Digger Bread

January/February 1970

DIGGER BREAD

Every time we make this bread, it's a big hit around our house. Have a big hit around your house. You will need two coffee cans for two loaves. The same cans are used for measuring and baking. It's a good idea to use the three pound size for measuring and the one pound size for baking, since the small tins bake most thoroughly without burning.

Do up the wet mix first:

1/2 cup lukewarm water (but not over 85 degrees, as the yeast would be killed).
1 cake or 2 packages of yeast (the cake works faster; if the recipe is doubled or tripled this is still enough).
1 tablespoon of flour
1 tablespoon of honey or raw sugar

Mix all of these in the can. If you wish, you may add a couple spoonfuls of honey, molasses, brown sugar, or dextros. A well-cooked potato put through a blender and incorporated into the water at this stage can take the place of the milk below.
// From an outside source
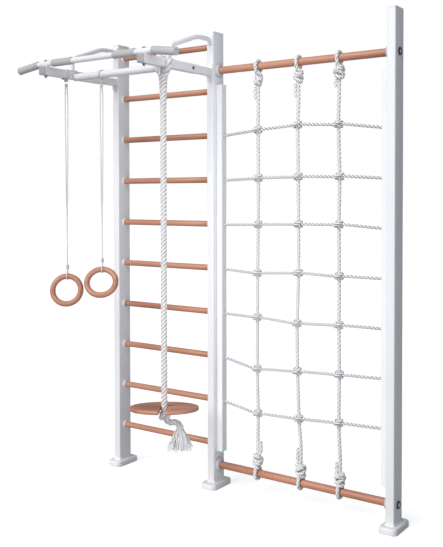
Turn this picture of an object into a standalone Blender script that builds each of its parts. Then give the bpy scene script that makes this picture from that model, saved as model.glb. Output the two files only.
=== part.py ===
"""Children's wall bars: a rung ladder, a knotted climbing net, and an overhead frame
that carries a pull-up bar, two rings and a climbing rope with a round seat.

Metres, +Z up. X runs along the wall, from the ladder to the net, and -Y is the room.
The origin is on the floor, under the middle post.
"""
import math

import bmesh
import bpy
from mathutils import Matrix, Vector

# Fits
FIT = 0.0003                 # gap between pieces that touch
BOLT_CLEARANCE = 0.0003      # round a bolt in its hole
SEAT_CLEARANCE = 0.0035      # round the climbing rope in the seat's hole

# Posts, caps and feet
TOTAL_HEIGHT = 2.267
LADDER_SPACING = 0.625       # left post to middle post
NET_SPACING = 0.952          # middle post to right post
POST_WIDTH = 0.040
POST_DEPTH = 0.090
POST_WALL = 0.002
POST_CORNER = 0.005
CAP_HEIGHT = 0.010
CAP_PLUG = 0.018
CAP_FILLET = 0.004
FOOT_WIDTH = 0.084
FOOT_FRONT = 0.079
FOOT_BACK = 0.076
FOOT_RIM = 0.030
FOOT_COLLAR = 0.038
FOOT_COLLAR_WALL = 0.004
FOOT_FLOOR = 0.006
FOOT_FILLET = 0.008
FOOT_DRAFT = 0.0015
FOOT_FRONT_CORNER = 0.026
FOOT_BACK_CORNER = 0.011

# Ladder
RUNG_PITCH = 0.220
LOWEST_RUNG = 0.217
RUNG_TOP_ROOM = 0.050        # least height of post above the top rung's axis
RUNG_DIAMETER = 0.030
RUNG_SEAT = 0.012            # how far a rung goes into each post
SOCKET_DIAMETER = 0.040
SOCKET_HEIGHT = 0.010
CHAMFER = 0.0015

# Net bars, their flanges and bolts
TOP_BAR_DROP = 0.190         # below the posts' tops, as are the other drops
BOTTOM_BAR = 0.112
BAR_DIAMETER = 0.036
FLANGE_DIAMETER = 0.072
FLANGE_HEIGHT = 0.016
FLANGE_BASE = 0.004
FLANGE_LIP = 0.003
BOLT_DIAMETER = 0.008
BOLT_REACH = 0.030           # how far a bolt goes into its bar
BOLT_CAP_DIAMETER = 0.036
BOLT_CAP_HEIGHT = 0.006
BOLT_HEAD_DIAMETER = 0.016
BOLT_HEAD_HEIGHT = 0.005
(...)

Mix the dry ingredients while the wet mix stands:
1 level can of whole wheat flour. Nasty old white flour will never do!
Rye flour must be mixed with other flour or gluten because the loaf it makes is dense and does not rise well. Coarse ground flours, like stone ground and meals, also must be mixed with fine ground flour or gluten. (Note on gluten: this is the substance that holds the dough together and contains the yeast bubbles when the bread rises. It is developed naturally by kneading.)

Add to taste any of the following:
Salt - add a tablespoon or so.
1 /8 can of powdered milk
Handful or two of raisins
Something weird, wheat germ, soya flour, food supplements, nuts, dried dates, etc.

Mix the dry ingredients in a huge bowl or pan. Combine the dry and wet mixes and blend until it is uniform. Toward the end of this process such things as ripe bananas or sliced peaches may be thrown in. Let the dough rise in a warm place until it has risen by half. The top of a stove with the oven on is about right. Sometimes this takes an hour or two. Take this opportunity to grease the cans and light a joint.

Kneading -
Alter the dough has risen, sprinkle some flour on a counter or a table top. Be sure to keep the flour on the kneading surface, dough, and your hands! Turn the dough out on the floured surface. Knead by pushing down the top and folding the edges up onto the top again. Kneading usually takes 10-15 minutes. A well-kneaded dough is rounded and springs like a plump baby's bottom.

"Why does a poor man make good bread?"

"Because he needs it a lot." Be sure all cans are well greased. Divvy the dough, knead the halves into balls and put into the cans. Let rise again until dough has almost doubled in volume (about 45 minutes to an hour). Now you may switch to the baking portion of this here recipe.

Baking -
Put can upright in an oven preheated to 390 degrees, and bake for one hour. The larger cans take longer to bake. After baking, let the cans cool for 5 to 10 minutes. With pot holder in hand, twirl bread in the can. It will glide right on to the counter or whatever. Eat healthy!

-from the HAIGHT-ASHBURY ST. LOVE

CORRECTION: This classic recipe had passed through several hands before I received it, and - somewhere along the way - a portion of the liquid must certainly have been forgotten by someone. Mike Renaud now bakes much of the bread around here and - when he brews up a batch of the Digger article - he substitutes 1-1/2 cups of water and a banana for the one-half cup of water called out in the recipe. The bread, so modified, is delicious. - MOTHER.